The mitzva of Moshiach dedicates לשמה the rule of צדק צדק תרדוף Sanhedrin common law courts. This wisdom time-oriented positive commandment requires this k’vanna of tohor middot dedications. Based upon the Av precedent, that Moshe anointed the House of Aaron; herein defines the k’vanna of this wisdom time-oriented commandment. When the prophet Shmuel anointed both the house of Shaul and later David as Moshiach. Herein defines the k’vanna, of this wisdom time-oriented commandment לשמה. When Shaul failed to slaughter the king of Amalek and David failed to stand Uriah the Hittite before the Sanhedrin bar, both men profaned the dedication of Moshiach; Shaul lost the kingdom and David too lost the kingdom – initially through civil wars and later through Babylonian g’lut.
מי שלמד תורה שלא לשמה = to a nation that keeps Torah in g’lut—under Par’o, Rome, Charlemagne, the Czars, the British Empire, the UN—where mitzvot observed and practiced without sovereignty, without Yovel, without Sanhedrin, under the shadow of foreign gods and foreign statute law decrees. Mitzvot in g’lut = שלא לשמה; by definition—restricted preservation, rehearsal, memory, the cursed aspects of the Sinai oath brit.
All the centuries of Torah שלא לשמה serve as the definition of the Torah curse of g’lut\exile. The Av tumah Yatzir Ha’Rah spirits by no means meaningless. Egypt serves as the model of t’shuva – remembering the oath sworn by each of the Avot to father the Cohen brit cut between the pieces/akadah\blessing-obligation by which Yaacov embaced the yoke to honor his father Yitzak.

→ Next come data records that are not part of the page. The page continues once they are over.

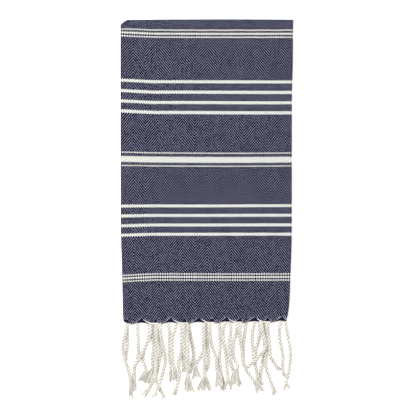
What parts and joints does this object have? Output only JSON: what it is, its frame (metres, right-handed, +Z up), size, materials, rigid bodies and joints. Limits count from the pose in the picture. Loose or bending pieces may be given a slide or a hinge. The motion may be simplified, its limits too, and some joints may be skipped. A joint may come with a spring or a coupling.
{
  "type": "folded hand towel",
  "caption": "Flat-woven cotton hand towel with cream stripes and a twisted, knotted fringe, folded in half both ways and lying flat.",
  "frame": {"origin": "centre of the folded towel's outline with its fringe spread out, on the surface that it lies on", "axes": "+Z up off the surface, +Y from the fringe towards the crosswise fold, +X from the lengthwise fold towards the selvages"},
  "size_m": [0.2306, 0.5081, 0.0128],
  "materials": {
    "navy_weave": "matt cotton twill, navy weft on cream warp, with cream weft stripes",
    "cream_cord": "matt twisted cotton warp ends"
  },
  "bodies": {
    "root": {"cloth": "navy_weave", "fringe_back": "cream_cord", "fringe_front": "cream_cord"}
  },
  "joints": []
}
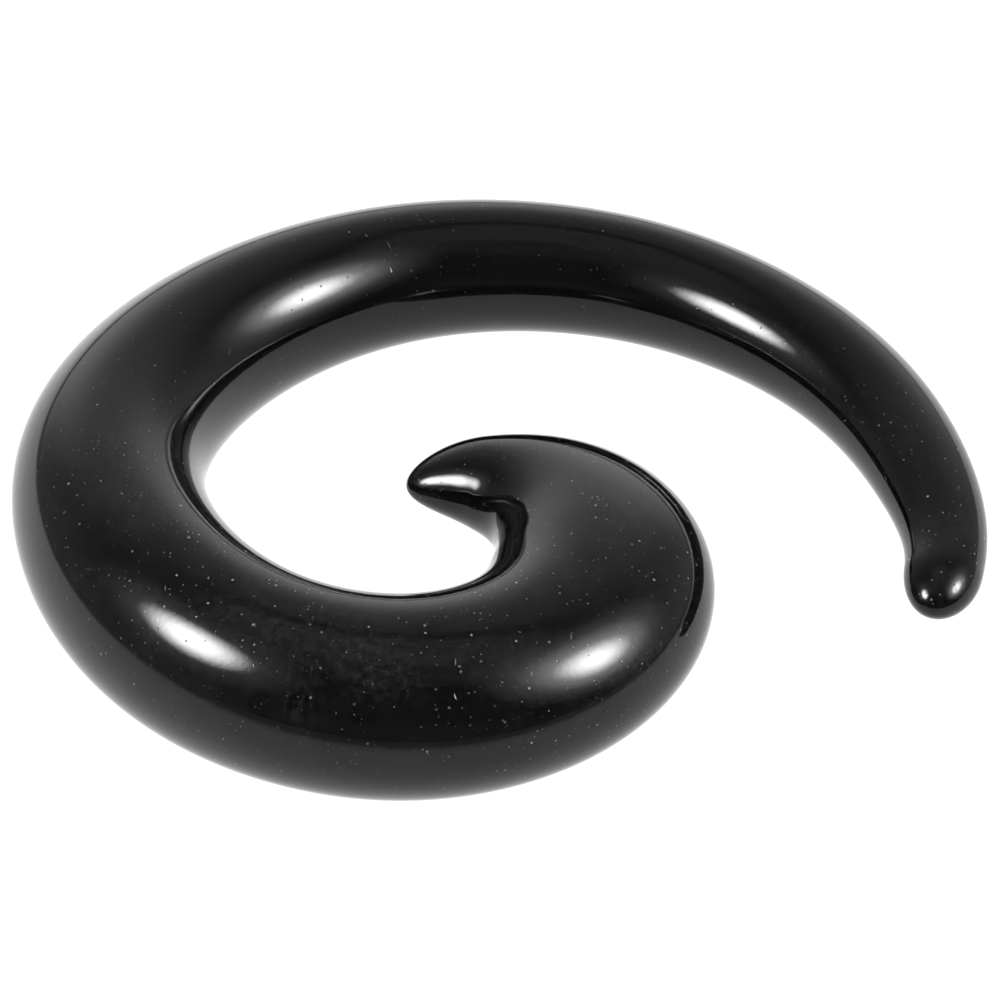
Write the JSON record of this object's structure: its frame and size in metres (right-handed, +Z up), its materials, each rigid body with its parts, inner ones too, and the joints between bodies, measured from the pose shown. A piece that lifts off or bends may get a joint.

Therefore, the Mishnah simply not a record of an active Oral Torah Sanhedrin judicial system—but a blueprint for future sovereignty expressed through establishment of common law courtroom law. The first “mitzvah” following reconquering ארץ ישראל, the mitzva wherein all Israeli men accept the mitzva of Moshiach as the “yoke of heaven: צדק צדק תרדוף — the dedication of the Yatzir Ha-Tov within our hearts, for all generations to swear through tefillen the oath k’vanna acceptance of the kingdom of heaven; likewise this k’vanna also sanctifies wisdom time-oriented commandment/ k’vanna — brit melah.